Pengusaha Keberatan dengan Rencana Pajak Karbon di Indonesia
Pengusaha meminta pemerintah menimbang dengan hati-hati rencana untuk menarik pajak karbon di Indonesia. Alasannya, penarikan pajak yang menambah beban pengusaha akan berpengaruh pada daya saing pelaku usaha di dalam negeri.
Indonesia Business Council for Sustainable Development (IBCSD)
membuat jajak pendapat dan analisis mengenai rencana implementasi pajak karbon ini. President IBCSD Shinta W. Kamdani menyebutkan kebanyakan pelaku usaha keberatan dengan penerapan pajak karbon.
"Dari analisis yang kami buat, bila ini dijalankan apa pengaruhnya bagi daya saing dan kemampuan kompetisi sektor tersebut," ujar Shinta dalam diskusi Katadata SAFE 2021 dengan tema Collaboration for The Future Economy, Senin (23/8).
Perusahaan global saat ini mulai berkomitmen untuk menuju ke arah pembangunan berkelanjutan. Mayoritas perusahaan setuju untuk berubah dengan memperhatikan dasar lingkungan yang kuat.
Namun, kata Shinta, implementasi atas komitmen tersebut masih sangat rendah. Sebanyak 27% perusahaan yang telah mengimplementasikan rencana pembangunan berkelanjutan. "Walaupun berkomitmen, tapi implementasinya rendah dan ini juga terjadi di Indonesia. Memang implementasi ini yang menjadi tantangan," kata dia.
CEO Landscape Indonesia Agus P. Sari menyampaikan perlunya upaya menjaga agar Indonesia tidak menyimpang dari jalur Low Carbon Development. Dalam mengimplementasikan pembangunan rendah karbon, pemerintah perlu mendapat kepercayaan dari semua stakeholder.
Dia menyarankan pemerintah untuk meyakinkan bahwa upaya menuju pembangunan rendah karbon ini bukanlah ancaman. "Saya tahu bisnis itu enggak suka dengan kata pajak. Kita pakai kata lain seperti pungutan atau cukai," kata Agus.
Agus menilai perlunya langkah ini agar terlihat nilai atau harga dari sebuah sektor usaha yang mengeluarkan emisi Gas Rumah Kaca. Jika para pelaku usaha tak mau membayar pajak atas emisi, maka rakyat yang akan menanggung kerusakan yang akan memberikan dampak lingkungan dan ekonomi. Di antaranya kerusakan alam seperti banjir di wilayah Kalimantan Selatan dan kebakaran hutan di Sumatera.
"Banjir di Kalsel itu merugikan banyak orang, kebakaran hutan di Sumatera kerugian ekonominya besar, dan sebagian besar yang nanggung ekonominya itu kan masyarakat," ujarnya.

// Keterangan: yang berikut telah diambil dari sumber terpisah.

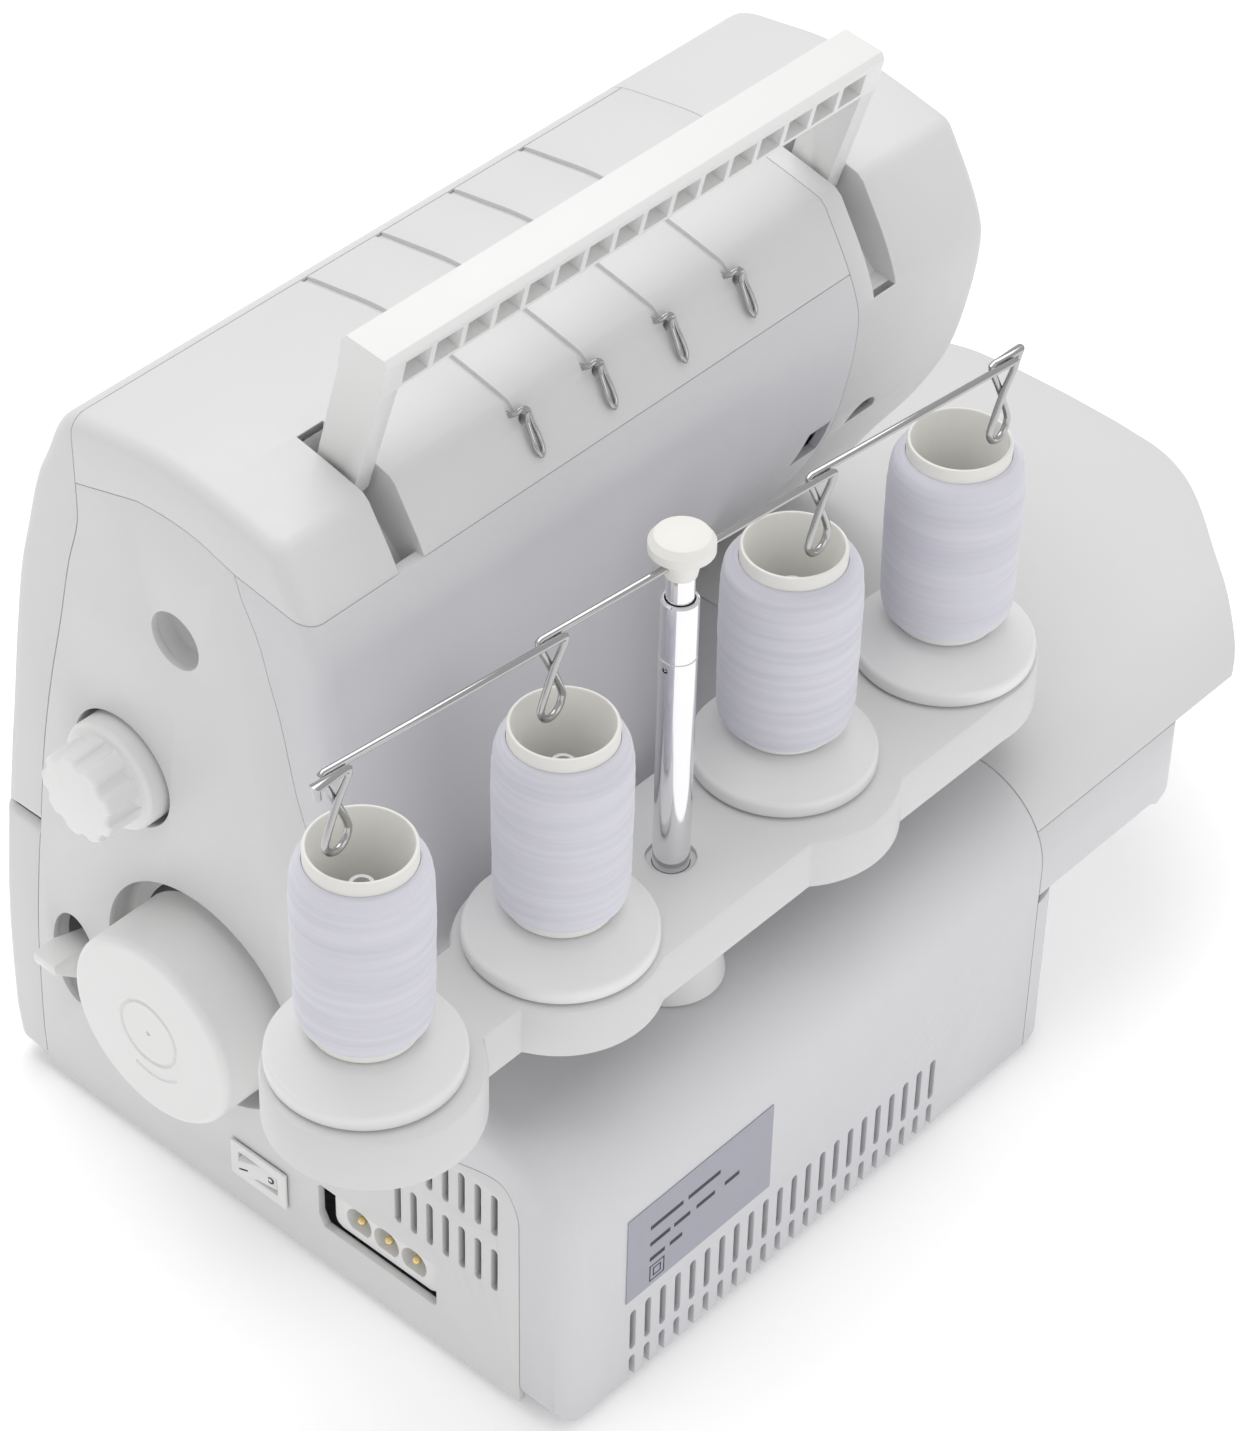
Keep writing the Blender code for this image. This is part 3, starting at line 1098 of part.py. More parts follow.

Pemerintah hingga kini masih menyusun aturan mengenai mekanisme nilai ekonomi karbon (NEK) di Indonesia. Salah satu yang diatur yakni seperti mekanisme pungutan atau pajak karbon.
Direktur Eksekutif Institute for Essential Services Reform (IESR) Fabby Tumiwa sebelumnya mengusulkan pemerintah perlu melakukan konsultasi publik terlebih dulu.
Dia berharap pilihan mekanisme nilai ekonomi karbon dapat mengubah perilaku dan mempercepat pencapaian ekonomi rendah karbon. Terutama dari sektor-sektor yang menjadi sumber penghasil emisi.
Efektivitas untuk instrumen pajak karbon ditentukan harga karbon. Berdasarkan rekomendasi High Level Commission on Carbon Price yang diketuai oleh Prof. Joseph Stiglitz dan Prof. Nicholas Stern, kisaran harga karbon U$ 40-80 per ton pada 2020 dan US$ 50-100 per ton pada 2030.